# How do I get better result on Gaggia Classic Pro 2019 + Mignon Specialita ...?



## scbirk (Apr 29, 2021)

Hi there,

I have just upgraded my coffee setup from Delonghi Dedica EC685R + KG79 Grinder to Gaggia Classic Pro 2019 + Mignon Specialita. And im super pleased with this. So far so good. I even got a bottomless portafilter with a 21g basket.

Im running 21g through my Specialita and hits the 30g yield in roughly 26 sec on the Gaggia which, if I understand it right, should be a great espresso, right...?

Sooooo normally im making an americano out of that espresso by letting the water keep running through the basket (just not stopping the gaggia) until I have around 180g americano. I know this is not the way to do it and I probably need to change that to just boiling water topup.

The end result of this is a "strong in taste" americano without any of the coffee flavour notes sticking out, no great aftertaste at all and a crema that's gone quite quickly.

But if I run 14g through my Delonghi KG79 and Dedica using the same (wrong) methode I get a beautiful americano where all the flavour notes great, I can suddenly taste the nut and berries in it, so the question is how do I get this out of my new setup...?

Using the Lavazza Oro bean and I takes 20.2 sec to grind 21 gram on the Specialita.

What do I do wrong...? Any tip and tricks to get this right...?

Have tried to lower the dose in the 21g basket, have tampered it lighter and harder, all without luck.

The look:


----------



## Mrboots2u (May 10, 2013)

No ratio guarantees great espresso for everyone .

if you want to make an long drink duality your espresso with hot water , don't run it though the spent coffee puck .
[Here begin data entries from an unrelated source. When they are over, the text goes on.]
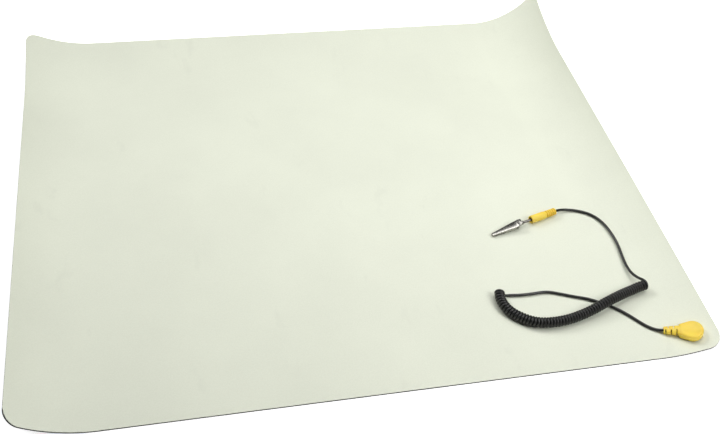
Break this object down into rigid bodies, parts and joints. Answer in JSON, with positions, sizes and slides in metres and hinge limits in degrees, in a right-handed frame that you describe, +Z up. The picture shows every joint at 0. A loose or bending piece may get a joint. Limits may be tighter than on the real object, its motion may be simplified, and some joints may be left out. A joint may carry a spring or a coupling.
{
  "type": "anti static bench mat",
  "caption": "Curled two-layer rubber bench mat with a press stud and a coiled ground cord that ends in a crocodile clip on a banana plug.",
  "frame": {"origin": "on the bench, under the middle of the mat's outline", "axes": "+X to the right along the near edge, +Y away to the far edge, +Z up from the bench"},
  "size_m": [0.595, 0.4982, 0.055],
  "materials": {
    "backing": "matt black conductive rubber",
    "top_layer": "matt pale green beige rubber with a very fine grain",
    "stud_metal": "nickel plated",
    "moulding": "satin yellow moulded plastic",
    "cord": "black satin cord jacket",
    "pin_metal": "nickel plated, dark in reflection",
    "clip_metal": "bright nickel plated sheet"
  },
  "bodies": {
    "mat": {"conductive_backing": "backing", "dissipative_top": "top_layer", "mat_stud": "stud_metal", "stud_rivet": "stud_metal", "snap_cap": "moulding", "snap_socket": "stud_metal", "lead_snap_end": "cord", "cord_coil": "cord", "lead_plug_end": "cord", "plug_boot": "moulding", "plug_pin": "pin_metal", "clip_lower_jaw": "clip_metal", "clip_pivot": "clip_metal", "clip_spring": "clip_metal"},
    "upper_jaw": {"clip_upper_jaw": "clip_metal"}
  },
  "joints": [
    {"name": "clip_jaw", "type": "hinge", "parent": "mat", "child": "upper_jaw", "pos_m": [0.163, -0.08028, 0.0057], "axis": [-0.2924, 0.9563, 0], "range_deg": [0, 12], "stiffness_Nm_per_rad": 0.05, "deforming": ["clip_spring"]}
  ]
}
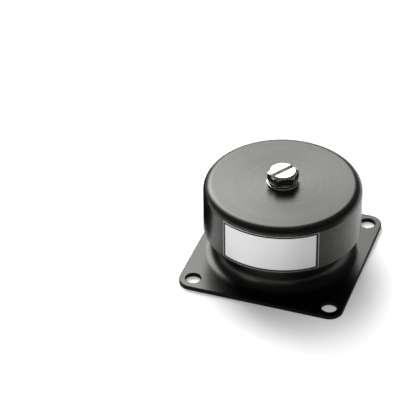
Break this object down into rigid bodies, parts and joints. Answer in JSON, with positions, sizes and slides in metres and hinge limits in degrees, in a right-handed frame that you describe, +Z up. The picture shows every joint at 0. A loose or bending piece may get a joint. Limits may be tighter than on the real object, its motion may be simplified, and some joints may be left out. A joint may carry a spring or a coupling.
{
  "type": "rubber anti-vibration mount",
  "caption": "Plate-type rubber vibration isolator: a capped, rubber-sprung core with a load bolt over a square drawn base with corner fixing holes.",
  "frame": {"origin": "centre of the base plate's underside, on the load bolt's axis", "axes": "+Z up along the load bolt; X and Y along the sides of the square plate"},
  "size_m": [0.06, 0.06, 0.0371],
  "materials": {
    "black_base": "satin black over pressed steel",
    "black_cap": "black anodised, finely turned",
    "silver_label": "satin foil",
    "bright_nickel": "bright nickel plate",
    "plain_steel": "zinc plated",
    "spring_steel": "phosphated",
    "element_rubber": "moulded",
    "stop_rubber": "moulded"
  },
  "bodies": {
    "base": {"base_housing": "black_base", "outer_sleeve": "plain_steel", "retaining_ring": "spring_steel", "bump_ring": "stop_rubber", "rubber_element": "element_rubber"},
    "cap": {"core_bush": "plain_steel", "rebound_washer": "plain_steel", "rebound_pad": "stop_rubber", "rebound_screw": "bright_nickel", "cap": "black_cap", "label_plate": "silver_label", "flat_washer": "bright_nickel", "spring_washer": "bright_nickel", "load_bolt": "bright_nickel"}
  },
  "joints": [
    {"name": "core_bob", "type": "slide", "parent": "base", "child": "cap", "axis": [0, 0, 1], "range_m": [-0.004, 0.002], "stiffness_N_per_m": 17700, "deforming": ["rubber_element"]}
  ]
}
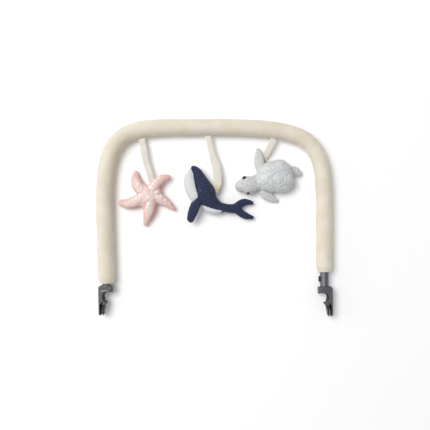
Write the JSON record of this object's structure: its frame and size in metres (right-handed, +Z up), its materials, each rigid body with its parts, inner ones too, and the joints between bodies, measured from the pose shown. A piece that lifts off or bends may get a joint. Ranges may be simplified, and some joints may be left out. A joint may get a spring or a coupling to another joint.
{
  "type": "baby toy bar",
  "caption": "Padded fabric arch with clips at its ends and soft sea toys, a starfish, a whale and a turtle, hanging on ribbons",
  "frame": {"origin": "centre of the lying bar's footprint, on the table", "axes": "+X from the left leg to the right leg, +Y from the clips up to the crown, +Z up from the table"},
  "size_m": [0.4514, 0.3758, 0.0432],
  "materials": {
    "cover_fabric": "woven cotton, matt",
    "foam": "soft foam",
    "elastic": "gathered elastic",
    "dark_steel": "satin black lacquer",
    "spring_steel": "bright wire",
    "pin_steel": "turned steel",
    "clip_plastic": "fine grained grey plastic",
    "lever_plastic": "fine grained black plastic",
    "button_plastic": "black plastic",
    "strap_ribbon": "folded cotton ribbon",
    "star_plush": "pink dotted jersey",
    "whale_navy": "navy melange jersey",
    "whale_white": "ribbed white jersey",
    "turtle_shell_fabric": "quilted grey melange jersey",
    "turtle_grey": "grey melange jersey",
    "eye_thread": "black satin stitch"
  },
  "bodies": {
    "bar": {"arch_tube": "dark_steel", "foam_sleeve": "foam", "cover_left_leg": "cover_fabric", "cover_left_bend": "cover_fabric", "cover_crown": "cover_fabric", "cover_right_bend": "cover_fabric", "cover_right_leg": "cover_fabric", "hem_band_left": "elastic", "hem_band_right": "elastic", "clip_body_left": "clip_plastic", "lever_pin_left": "pin_steel", "lever_spring_left": "spring_steel", "button_spring_left": "spring_steel", "clip_body_right": "clip_plastic", "lever_pin_right": "pin_steel", "lever_spring_right": "spring_steel", "button_spring_right": "spring_steel"},
    "lever_left": {"release_lever_left": "lever_plastic"},
    "button_left": {"release_button_left": "button_plastic"},
    "lever_right": {"release_lever_right": "lever_plastic"},
    "button_right": {"release_button_right": "button_plastic"},
    "star_link": {"star_strap_tab": "strap_ribbon"},
    "star": {"star_strap": "strap_ribbon", "star_body": "star_plush", "star_arm_top_left": "star_plush", "star_arm_top_right": "star_plush", "star_arm_right": "star_plush", "star_arm_bottom": "star_plush", "star_arm_left": "star_plush"},
    "whale_link": {"whale_strap_tab": "strap_ribbon"},
    "whale": {"whale_strap": "strap_ribbon", "whale_body": "whale_navy", "whale_tail": "whale_navy", "whale_belly": "whale_white", "whale_belly_rear": "whale_white", "whale_fluke_upper": "whale_navy", "whale_fluke_lower": "whale_navy", "whale_fin_near": "whale_navy", "whale_fin_far": "whale_navy"},
    "turtle_link": {"turtle_strap_tab": "strap_ribbon"},
    "turtle": {"turtle_strap": "strap_ribbon", "turtle_body": "turtle_grey", "turtle_shell": "turtle_shell_fabric", "turtle_head": "turtle_grey", "turtle_eye_left": "eye_thread", "turtle_eye_right": "eye_thread", "turtle_flipper_front_left": "turtle_grey", "turtle_flipper_front_right": "turtle_grey", "turtle_flipper_hind_left": "turtle_grey", "turtle_flipper_hind_right": "turtle_grey"}
  },
  "joints": [
    {"name": "left_lever_squeeze", "type": "hinge", "parent": "bar", "child": "lever_left", "pos_m": [-0.20846, -0.16264, 0.016], "axis": [0, 0, -1], "range_deg": [0, 5.5], "stiffness_Nm_per_rad": 0.3, "springref_deg": -14.32, "deforming": ["lever_spring_left"]},
    {"name": "left_button_press", "type": "slide", "parent": "bar", "child": "button_left", "axis": [-0.9996, -0.0297, 0], "range_m": [0, 0.0044], "stiffness_N_per_m": 600, "springref_m": -0.003, "deforming": ["button_spring_left"]},
    {"name": "right_lever_squeeze", "type": "hinge", "parent": "bar", "child": "lever_right", "pos_m": [0.21295, -0.1645, 0.016], "axis": [0, 0, 1], "range_deg": [0, 5.5], "stiffness_Nm_per_rad": 0.3, "springref_deg": -14.32, "deforming": ["lever_spring_right"]},
    {"name": "right_button_press", "type": "slide", "parent": "bar", "child": "button_right", "axis": [1, 0, 0], "range_m": [0, 0.0044], "stiffness_N_per_m": 600, "springref_m": -0.003, "deforming": ["button_spring_right"]},
    {"name": "star_swing", "type": "hinge", "parent": "bar", "child": "star_link", "pos_m": [-0.13873, 0.14801, 0.016], "axis": [0.9753, 0.2207, 0], "range_deg": [-80, 80]},
    {"name": "star_turn", "type": "hinge", "parent": "star_link", "child": "star", "pos_m": [-0.13679, 0.13922, 0.016], "axis": [0.2153, -0.9765, 0], "range_deg": [-90, 90]},
    {"name": "whale_swing", "type": "hinge", "parent": "bar", "child": "whale_link", "pos_m": [-0.0115, 0.1533, 0.016], "axis": [1, 0, 0], "range_deg": [-80, 80]},
    {"name": "whale_turn", "type": "hinge", "parent": "whale_link", "child": "whale", "pos_m": [-0.00982, 0.14446, 0.016], "axis": [0.187, -0.9824, 0], "range_deg": [-90, 90]},
    {"name": "turtle_swing", "type": "hinge", "parent": "bar", "child": "turtle_link", "pos_m": [0.113, 0.14713, 0.016], "axis": [0.988, -0.1546, 0], "range_deg": [-80, 80]},
    {"name": "turtle_turn", "type": "hinge", "parent": "turtle_link", "child": "turtle", "pos_m": [0.10857, 0.13929, 0.016], "axis": [-0.4916, -0.8708, 0], "range_deg": [-90, 90]}
  ]
}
Personally I'd brew a little more , 20g dose into 60 g somewhere between 25 to 40 seconds l taste and dilute , then adjust .

with your new grinder you are running too much water through the coffee puck resulting in a weak but massively over extracted brew .


----------



## Rob1 (Apr 9, 2015)

An americano is an espresso pulled into hot water. A cafe crema is what you're making by running water through the puck. To do a cafe crema properly you probably need to use a much coarser grind or significantly lower dose.

21g dose to a 30g yield in 26 seconds....there's no reason to believe this should be a good espresso, if anything I'd expect it to be under extracted. But you aren't producing this, you're making a 180g 'shot' from a 21g dose in an unknown period of time.


----------



## scbirk (Apr 29, 2021)

Mrboots2u said:


> No ratio guarantees great espresso for everyone .
> 
> if you want to make an long drink duality your espresso with hot water , don't run it though the spent coffee puck .
> 
> ...


 Absolutely, I totally know that I cant run hot water through the coffee puck.

Interesting, Ill defo give that a go and see if that changes anything for me.

"with your new grinder you are running too much water through the coffee puck resulting in a weak but massively over extracted brew."

So with this you mean top it up with hot water...? and that will do the trick...?

What im doing atm worked on my previous setup and make sense since I only used 12g but over extracted it to get more out of it...


----------



## scbirk (Apr 29, 2021)

Rob1 said:


> An americano is an espresso pulled into hot water. A cafe crema is what you're making by running water through the puck. To do a cafe crema properly you probably need to use a much coarser grind or significantly lower dose.
> 
> 21g dose to a 30g yield in 26 seconds....there's no reason to believe this should be a good espresso, if anything I'd expect it to be under extracted. But you aren't producing this, you're making a 180g 'shot' from a 21g dose in an unknown period of time.


 See, im very new in all this so don't really know thats much about it all.

Interesting with the cafe crema.

So I want to make a classic americano and top up an espresso with hot water.

If you are saying this is under extracted would you run it for longer than 26 sec...?


----------



## Rob1 (Apr 9, 2015)

scbirk said:


> See, im very new in all this so don't really know thats much about it all.
> 
> Interesting with the cafe crema.
> 
> ...


 I'd run it until I got about 50g probably, maybe 42g. If it's a really dark roast maybe less. I'd probably run it for longer than 26 seconds too but it's all hypothetical, I have no idea what I'd do because I can't taste the coffee. My starting point would be a 1:2.5 ratio or a 1:2 minimum in anywhere between 25-45 seconds and then I'd make an adjustment from there either to the ratio or grind size (which would alter time at the same ratio).


----------



## scbirk (Apr 29, 2021)

Rob1 said:


> I'd run it until I got about 50g probably, maybe 42g. If it's a really dark roast maybe less. I'd probably run it for longer than 26 seconds too but it's all hypothetical, I have no idea what I'd do because I can't taste the coffee. My starting point would be a 1:2.5 ratio or a 1:2 minimum in anywhere between 25-45 seconds and then I'd make an adjustment from there either to the ratio or grind size (which would alter time at the same ratio).


 Sure, so the bean im using atm is a medium rost.

I'll try the ratio suggestions which make sense. End up with something between 42 and 50g in 25-45 and take it from there.

Do I then topup with hot water for the americano...?


----------



## Rob1 (Apr 9, 2015)

Yes


----------